* **Records for the exercise**
---*---

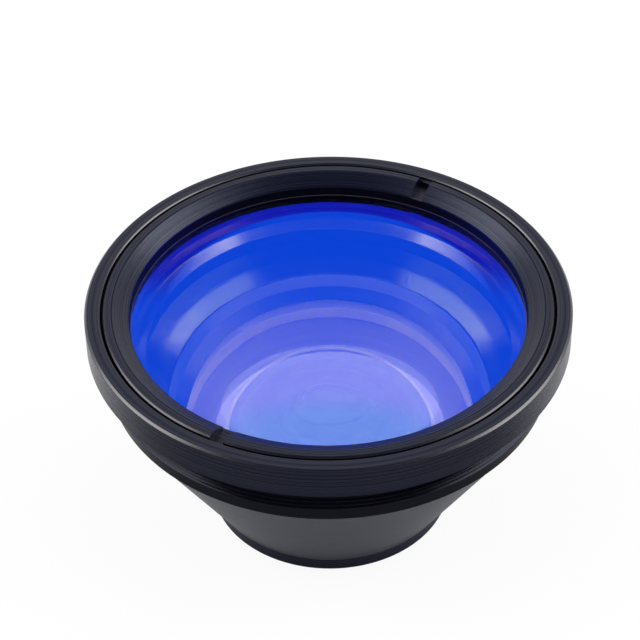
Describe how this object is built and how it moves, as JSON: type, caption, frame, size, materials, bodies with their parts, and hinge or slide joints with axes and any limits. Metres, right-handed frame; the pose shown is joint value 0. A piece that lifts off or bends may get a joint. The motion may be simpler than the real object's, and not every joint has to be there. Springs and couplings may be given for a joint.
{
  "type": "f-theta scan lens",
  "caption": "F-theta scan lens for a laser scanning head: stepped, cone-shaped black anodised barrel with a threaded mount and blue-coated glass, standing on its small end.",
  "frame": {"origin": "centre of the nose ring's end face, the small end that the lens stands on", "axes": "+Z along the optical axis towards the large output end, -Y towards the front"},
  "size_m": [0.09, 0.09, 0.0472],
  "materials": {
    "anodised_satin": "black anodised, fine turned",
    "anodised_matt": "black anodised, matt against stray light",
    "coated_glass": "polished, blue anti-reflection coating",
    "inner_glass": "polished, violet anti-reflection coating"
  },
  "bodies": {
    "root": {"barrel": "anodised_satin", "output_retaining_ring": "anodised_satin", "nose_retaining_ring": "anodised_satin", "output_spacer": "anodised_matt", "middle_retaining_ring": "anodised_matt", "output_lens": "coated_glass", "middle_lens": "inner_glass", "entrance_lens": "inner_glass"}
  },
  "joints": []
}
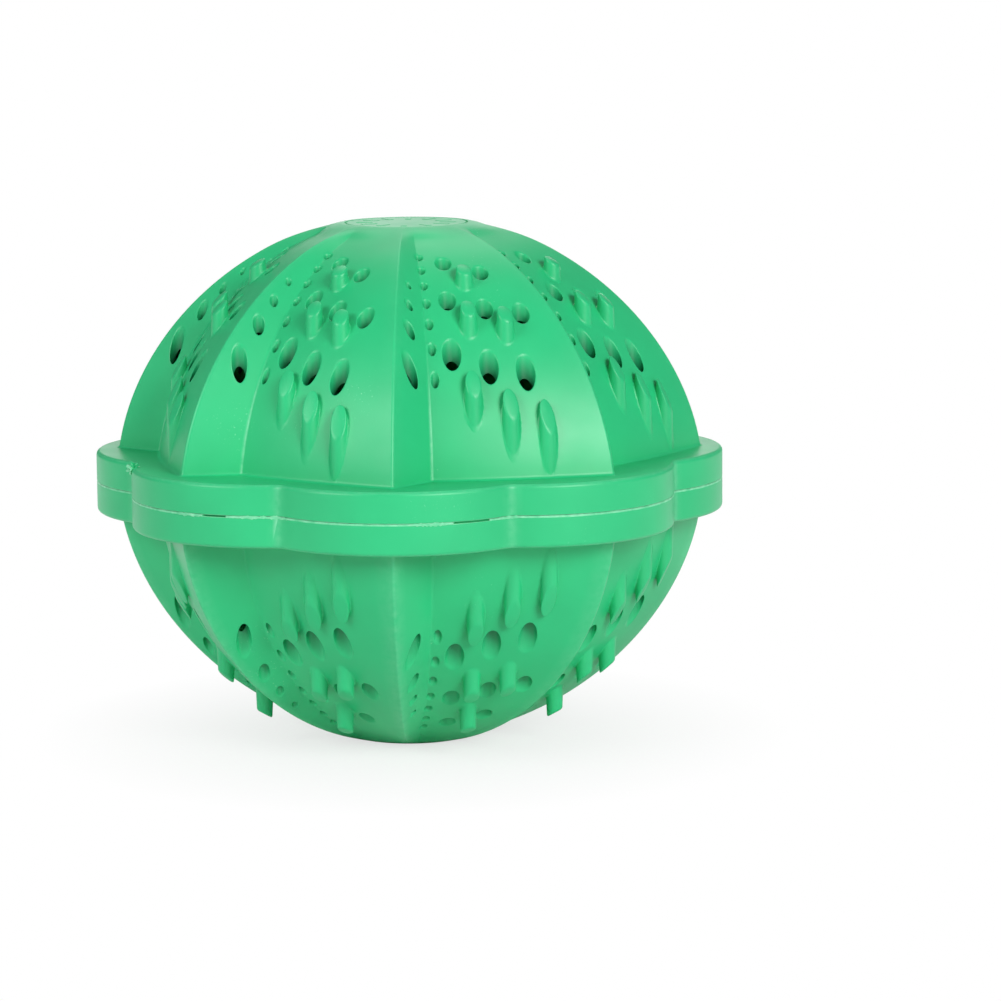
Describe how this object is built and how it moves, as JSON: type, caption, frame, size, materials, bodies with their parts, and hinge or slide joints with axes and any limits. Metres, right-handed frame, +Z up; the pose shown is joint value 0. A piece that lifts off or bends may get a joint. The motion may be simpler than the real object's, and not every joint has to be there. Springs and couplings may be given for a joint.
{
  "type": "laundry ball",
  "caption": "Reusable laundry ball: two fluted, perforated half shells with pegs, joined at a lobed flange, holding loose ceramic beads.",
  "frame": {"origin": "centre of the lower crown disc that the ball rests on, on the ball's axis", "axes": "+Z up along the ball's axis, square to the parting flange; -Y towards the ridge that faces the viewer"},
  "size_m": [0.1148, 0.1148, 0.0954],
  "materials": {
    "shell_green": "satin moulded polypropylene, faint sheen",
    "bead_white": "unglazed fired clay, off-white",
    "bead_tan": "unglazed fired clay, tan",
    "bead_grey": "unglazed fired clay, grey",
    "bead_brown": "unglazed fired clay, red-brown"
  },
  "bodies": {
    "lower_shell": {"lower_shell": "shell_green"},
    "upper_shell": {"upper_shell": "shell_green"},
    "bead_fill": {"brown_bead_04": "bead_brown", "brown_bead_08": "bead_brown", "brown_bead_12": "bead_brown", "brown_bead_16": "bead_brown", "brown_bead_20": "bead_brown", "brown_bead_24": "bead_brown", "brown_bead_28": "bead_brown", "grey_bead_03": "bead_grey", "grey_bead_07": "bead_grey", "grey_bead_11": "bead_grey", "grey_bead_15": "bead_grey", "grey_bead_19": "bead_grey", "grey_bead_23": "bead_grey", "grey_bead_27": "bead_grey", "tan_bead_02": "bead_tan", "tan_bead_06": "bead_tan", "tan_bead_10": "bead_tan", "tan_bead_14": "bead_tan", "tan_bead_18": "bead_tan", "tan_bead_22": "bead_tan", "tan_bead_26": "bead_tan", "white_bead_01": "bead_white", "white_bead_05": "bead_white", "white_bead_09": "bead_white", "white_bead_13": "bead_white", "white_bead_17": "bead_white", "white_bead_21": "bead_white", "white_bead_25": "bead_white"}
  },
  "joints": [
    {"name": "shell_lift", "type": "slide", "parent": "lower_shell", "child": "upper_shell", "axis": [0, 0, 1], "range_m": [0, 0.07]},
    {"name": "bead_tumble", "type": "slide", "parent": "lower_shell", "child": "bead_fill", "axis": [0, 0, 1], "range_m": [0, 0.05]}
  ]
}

---*---

Go back to the listing above and please repeat it exactly.

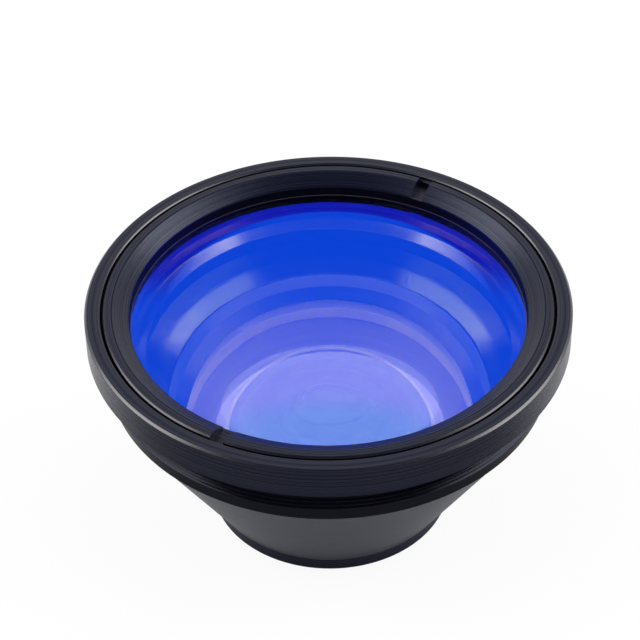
Describe how this object is built and how it moves, as JSON: type, caption, frame, size, materials, bodies with their parts, and hinge or slide joints with axes and any limits. Metres, right-handed frame; the pose shown is joint value 0. A piece that lifts off or bends may get a joint. The motion may be simpler than the real object's, and not every joint has to be there. Springs and couplings may be given for a joint.
{
  "type": "f-theta scan lens",
  "caption": "F-theta scan lens for a laser scanning head: stepped, cone-shaped black anodised barrel with a threaded mount and blue-coated glass, standing on its small end.",
  "frame": {"origin": "centre of the nose ring's end face, the small end that the lens stands on", "axes": "+Z along the optical axis towards the large output end, -Y towards the front"},
  "size_m": [0.09, 0.09, 0.0472],
  "materials": {
    "anodised_satin": "black anodised, fine turned",
    "anodised_matt": "black anodised, matt against stray light",
    "coated_glass": "polished, blue anti-reflection coating",
    "inner_glass": "polished, violet anti-reflection coating"
  },
  "bodies": {
    "root": {"barrel": "anodised_satin", "output_retaining_ring": "anodised_satin", "nose_retaining_ring": "anodised_satin", "output_spacer": "anodised_matt", "middle_retaining_ring": "anodised_matt", "output_lens": "coated_glass", "middle_lens": "inner_glass", "entrance_lens": "inner_glass"}
  },
  "joints": []
}
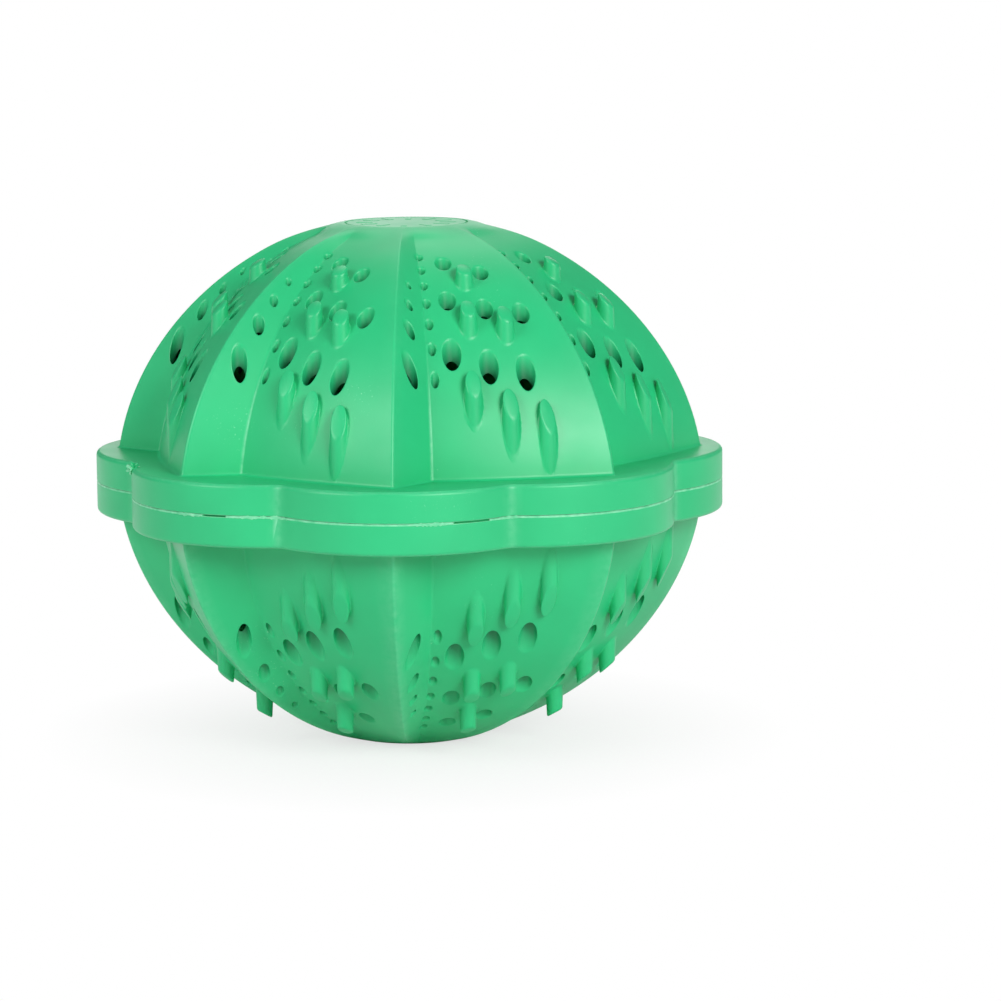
Describe how this object is built and how it moves, as JSON: type, caption, frame, size, materials, bodies with their parts, and hinge or slide joints with axes and any limits. Metres, right-handed frame, +Z up; the pose shown is joint value 0. A piece that lifts off or bends may get a joint. The motion may be simpler than the real object's, and not every joint has to be there. Springs and couplings may be given for a joint.
{
  "type": "laundry ball",
  "caption": "Reusable laundry ball: two fluted, perforated half shells with pegs, joined at a lobed flange, holding loose ceramic beads.",
  "frame": {"origin": "centre of the lower crown disc that the ball rests on, on the ball's axis", "axes": "+Z up along the ball's axis, square to the parting flange; -Y towards the ridge that faces the viewer"},
  "size_m": [0.1148, 0.1148, 0.0954],
  "materials": {
    "shell_green": "satin moulded polypropylene, faint sheen",
    "bead_white": "unglazed fired clay, off-white",
    "bead_tan": "unglazed fired clay, tan",
    "bead_grey": "unglazed fired clay, grey",
    "bead_brown": "unglazed fired clay, red-brown"
  },
  "bodies": {
    "lower_shell": {"lower_shell": "shell_green"},
    "upper_shell": {"upper_shell": "shell_green"},
    "bead_fill": {"brown_bead_04": "bead_brown", "brown_bead_08": "bead_brown", "brown_bead_12": "bead_brown", "brown_bead_16": "bead_brown", "brown_bead_20": "bead_brown", "brown_bead_24": "bead_brown", "brown_bead_28": "bead_brown", "grey_bead_03": "bead_grey", "grey_bead_07": "bead_grey", "grey_bead_11": "bead_grey", "grey_bead_15": "bead_grey", "grey_bead_19": "bead_grey", "grey_bead_23": "bead_grey", "grey_bead_27": "bead_grey", "tan_bead_02": "bead_tan", "tan_bead_06": "bead_tan", "tan_bead_10": "bead_tan", "tan_bead_14": "bead_tan", "tan_bead_18": "bead_tan", "tan_bead_22": "bead_tan", "tan_bead_26": "bead_tan", "white_bead_01": "bead_white", "white_bead_05": "bead_white", "white_bead_09": "bead_white", "white_bead_13": "bead_white", "white_bead_17": "bead_white", "white_bead_21": "bead_white", "white_bead_25": "bead_white"}
  },
  "joints": [
    {"name": "shell_lift", "type": "slide", "parent": "lower_shell", "child": "upper_shell", "axis": [0, 0, 1], "range_m": [0, 0.07]},
    {"name": "bead_tumble", "type": "slide", "parent": "lower_shell", "child": "bead_fill", "axis": [0, 0, 1], "range_m": [0, 0.05]}
  ]
}